# EliGen: Entity-Level Controlled Image Generation

## Introduction

We propose EliGen, a novel approach that leverages fine-grained entity-level information to enable precise and controllable text-to-image generation. EliGen excels in tasks such as entity-level controlled image generation and image inpainting, while its applicability is not limited to these areas. Additionally, it can be seamlessly integrated with existing community models, such as the IP-Adpater and In-Cotext LoRA.

* Paper: [EliGen: Entity-Level Controlled Image Generation with Regional Attention](https://arxiv.org/abs/2501.01097)
* Github: [DiffSynth-Studio](https://github.com/modelscope/DiffSynth-Studio)
* Model: [ModelScope](https://www.modelscope.cn/models/DiffSynth-Studio/Eligen), [HuggingFace](https://huggingface.co/modelscope/EliGen)
* Online Demo: [ModelScope EliGen Studio](https://www.modelscope.cn/studios/DiffSynth-Studio/EliGen)
* Training Dataset: [EliGen Train Set](https://www.modelscope.cn/datasets/DiffSynth-Studio/EliGenTrainSet)


## Methodology

![regional-attention](https://github.com/user-attachments/assets/bef5ae2b-cc03-404e-b9c8-0c037ac66190)

We introduce a regional attention mechanism within the DiT framework to effectively process the conditions of each entity. This mechanism enables the local prompt associated with each entity to semantically influence specific regions through regional attention. To further enhance the layout control capabilities of EliGen, we meticulously contribute an entity-annotated dataset and fine-tune the model using the LoRA framework. 

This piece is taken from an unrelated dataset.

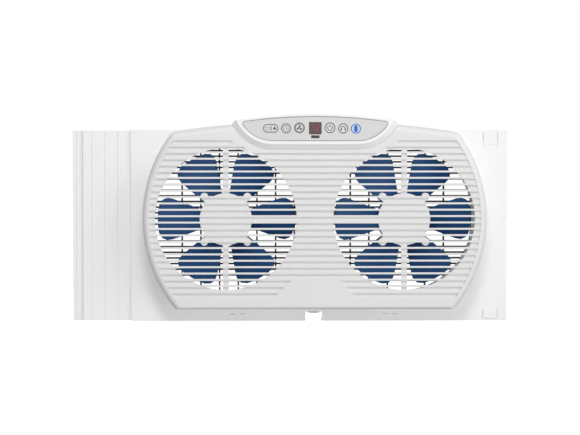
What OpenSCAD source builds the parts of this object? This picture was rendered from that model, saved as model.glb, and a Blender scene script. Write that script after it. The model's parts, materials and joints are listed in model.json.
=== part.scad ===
// Twin window fan with a front control panel and a sliding side panel.
// X runs to the right, Y runs away from the room, Z runs up from the window sill.
// The front of the flange lies on Y = 0 and the midline between the fans on X = 0.

/* [Main frame] */
// How far the flange shows beside the cover at the left
flange_left = 18.8; // [15:0.2:24]
// How far the flange shows beside the cover at the right
flange_right = 35.8; // [32:0.2:42]
// How much taller the frame is than the mouth of a duct
frame_room = 75.8; // [70:0.2:84]
// Thickness of the flange plate
flange_t = 2.5; // [2:0.1:3]
// Wall thickness of the moulded shells
wall = 2.5; // [2:0.1:3]
// Depth of the rear box behind the flange's front
box_d = 30; // [28:1:40]
// How far the rear box lies inside the outline of the cover
box_inset = 14; // [13:0.5:16]
// Height of the rear box's floor above the sill
box_floor = 16.5; // [15:0.5:18]
// Width of the cord notch
notch_w = 25.4; // [22:0.2:30]
// Radius of the thumb recess at the right edge
thumb_r = 14; // [10:0.5:18]
// Distance from the midline to the middle of each foot socket
foot_x = 118.5; // [110:0.5:130]
// Inside width of a foot socket
foot_w = 31; // [24:0.5:36]
// Inside depth of a foot socket, from the flange's back
foot_d = 9; // [7:0.5:11]
// Inside height of a foot socket
foot_h = 12; // [9:0.5:13]

/* [Cover] */
// Distance from the mouth of a duct to the side edge of the cover
end_margin = 18.8; // [16:0.2:22]
// Depth of the cover from the flange to the middle of its face
cover_d = 68; // [64:0.5:76]
// Radius of the round left and right ends
lobe_r = 220; // [210:1:230]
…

1. **Regional Attention**: Regional attention is shown in above figure, which can be easily applied to other text-to-image models. Its core principle involves transforming the positional information of each entity into an attention mask, ensuring that the mechanism only affects the designated regions.
   
2. **Dataset with Entity Annotation**: To construct a dedicated entity control dataset, we start by randomly selecting captions from DiffusionDB and generating the corresponding source image using Flux. Next, we employ Qwen2-VL 72B, recognized for its advanced grounding capabilities among MLLMs, to randomly identify entities within the image. These entities are annotated with local prompts and bounding boxes for precise localization, forming the foundation of our dataset for further training.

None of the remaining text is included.